Изменить размер шрифта - +

— Общий дом, общий отец.

— Я думала… мне казалось, с тобой все по-другому, ведь он так хотел сына. Именно сына, а не дочь.

— Он хотел уменьшенную копию себя, а я ею не был.

— Прости, — пробормотала Наоми.

— За что?

— Я завидовала тебе. Считала, что он любит меня гораздо меньше. Ужасно думать сейчас об этом, ведь он, как ни крути…

— Психопат, сексуальный садист, серийный убийца.

От каждого слова Наоми морщилась как от удара.

— Это так, Наоми. И в то же время он наш отец. Так что забудь о прошлом. Думаю, я тоже слегка завидовал, поскольку тебе он, в отличие от меня, позволял быть самой собой. Ты была в ведении мамы, а мной он занимался лично. Как бы то ни было, но мама пообщалась и с представителями киностудии. Это он ее вынудил. Упрашивал, говорил, что так будет лучше для нас с тобой.

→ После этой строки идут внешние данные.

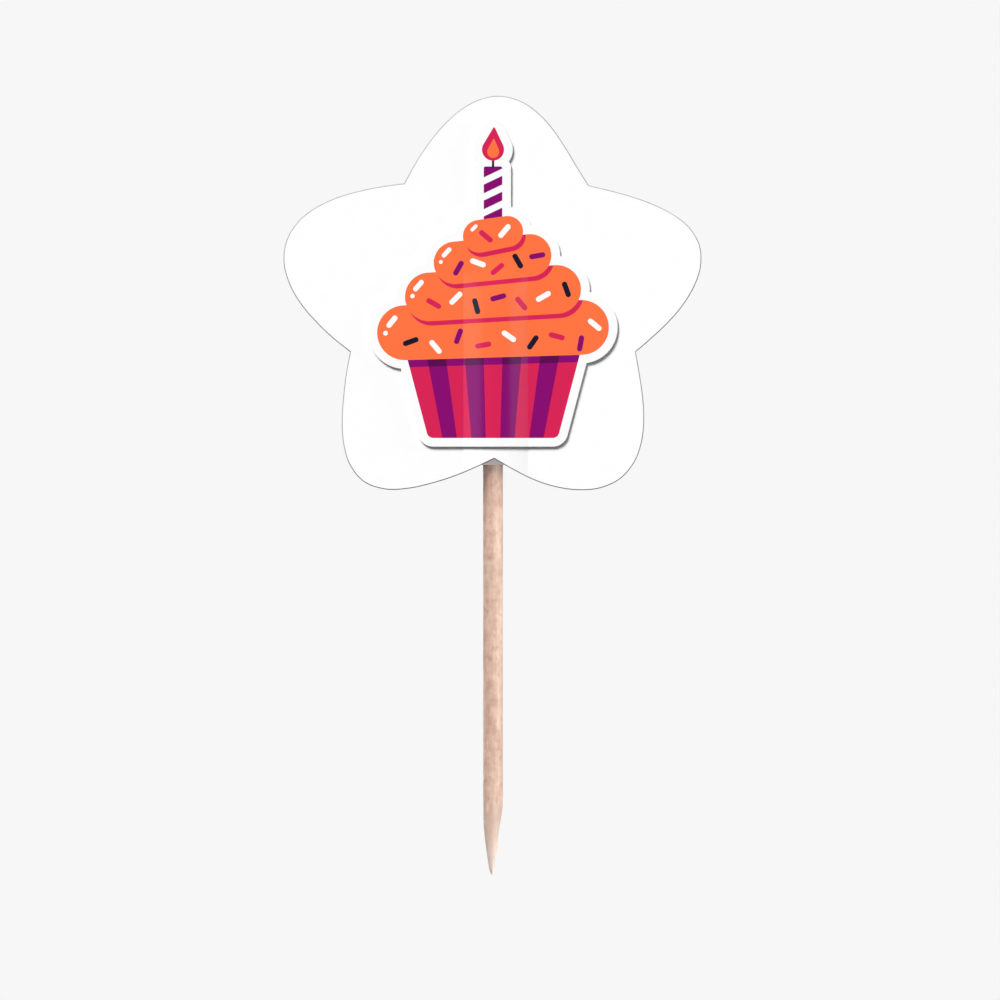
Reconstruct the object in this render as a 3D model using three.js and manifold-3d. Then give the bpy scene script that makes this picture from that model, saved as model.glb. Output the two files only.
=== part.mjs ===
// Cupcake pick: a die-cut star of white card on a round wooden toothpick.
// Millimetres, +Z up. The origin is the sharp point of the pick, on the pick's axis.
// The printed front of the star faces -Y, and +X is to the right seen from the front.
import * as THREE from 'three';
import { mergeVertices } from 'three/addons/utils/BufferGeometryUtils.js';
import Module from 'manifold-3d';

const wasm = await Module();
wasm.setup();
const { Manifold, Mesh } = wasm;

// ---------------------------------------------------------------- driving dimensions, mm
const PICK_LENGTH = 65;         // standard round toothpick, one end cut blunt
const PICK_R = 1.13;            // shank radius
const PICK_CHAMFER = 0.18;      // broken edge of the blunt end
const PICK_SIDES = 24;

const FRONT_CARD_T = 0.40;      // front star card
const BACK_LABEL_T = 0.20;      // back star label paper
const BACK_ADHESIVE_T = 0.08;   // adhesive on the back label
const TAPE_T = 0.10;            // double-sided tape in front of the pick
const STICKER_T = 0.22;         // printed motif, paper thickness
const STICKER_ADHESIVE_T = 0.06;

const JOINT_Y = -0.95;          // plane where the front card meets the back label's adhesive
const RIDGE_HALF_W = 3.65;      // feet of the ridge and of the tent, either side of the pick
const RIDGE_X = 0.30;           // the ridge sits a little to the right of the pick
const RIDGE_H = 0.30;           // how far the front card bows forward over the pick
const RIDGE_STEPS = 12;         // facets across the ridge
const RIDGE_TOP = 65.0;         // full height up to the blunt end of the pick
const RIDGE_END = 70.2;         // and gone here, well past the end of the pick
const TENT_GAP = 0.02;          // clearance between the pick and the adhesive round its back
const TENT_TOP = 65.15;         // the back label is full height up to here
const TENT_END = 70.2;          // and flat again here
const TAPE_BOTTOM = 46.35;      // square-cut lower edge, seen in the bottom notch
const TAPE_TOP = 64.8;

const BORDER = 1.0;             // white border round the motif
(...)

Они сидели, наклонившись друг к другу через столик, крепко держась за руки.

— Зачем это ему?

— Как зачем? Слава, внимание. Его ставят в один ряд с Банди, Дамером, Рамирезом. Серийные убийцы, Наоми. На таких всегда обращено внимание.

— Да кому оно нужно, это внимание? Зачем они сняли фильм о нем? И почему людям хочется на это смотреть?

— Это фильм не столько о нем, сколько о тебе, — Мейсон еще крепче сжал ее руку. — Взгляни хотя бы на название. Много ли ты знаешь одиннадцатилетних девочек, которым удалось остановить серийного убийцу?

— Но я не хочу…

— В самом деле? Он бы убил Эшли, если бы ты не помогла ей сбежать.

Наоми прикоснулась к кулону, который Эшли подарила ей на вершине мира. Задумчиво кивнула.

— Ты прав. Покончив с ней, он бы отправился на охоту за другой. И неизвестно еще, скольких бы он убил.

— Я слегка похож на него внешне.

— Вовсе нет! Глаза такого же цвета, вот и все.

— Не только. Есть и другие сходства.

— Ты не такой, как он.

— Нет, я не такой. — Решимость, с какой он произнес эти слова, отразилась в его ясных глазах. — И никогда не буду. И ты не будь как мама. Не позволяй ему управлять собой. Он все время пытался манипулировать нами. Метод кнута и пряника. Тебя натаскивают, заставляют поступать так, как это хочется им, а не тебе.

Наоми понимала, о чем он. И все же…

— Он никогда не бил нас.

— Зато отбирал. Пообещает что-нибудь, а потом, если мы хоть в чем-то провинимся, наложит запрет — на вещь или на развлечение. Потом вдруг объявится с подарками. Помнишь? Мне привезет набор для баскетбола, а тебе — дорогущую куклу. Мне — новую игру, а тебе медальон. Все в этом духе. Но если окажется, что мы хоть в чем-то не соответствуем его требованиям, заберет подарки обратно. Или запретит что-нибудь — поход в кино, вечеринку у друзей.

— Помню, он как-то сказал, что мы пойдем в парк аттракционов. Мы были в таком восторге. Потом ему не понравилось, как я прибралась у себя в комнате, и он заявил, что мы никуда не идем, раз я не умею ценить свою собственность. Ты тогда ужасно на меня злился.

— Мне было семь, и я не понимал, что дело-то вовсе не в тебе. Он не хотел, чтобы я это понял. Может, мы и дерзили порой маме, если его не было рядом, — знали, что она не расскажет. Но ему мы никогда не решались возражать. Мы полностью зависели от его настроения, и его такое положение дел вполне устраивало.

После того случая, вспомнила Наоми, в комнате у нее всегда царил порядок. Да, именно так ее и тренировали.

— Что ты такого читаешь, чтобы разбираться в подобных вещах? — спросила она у Мейсона.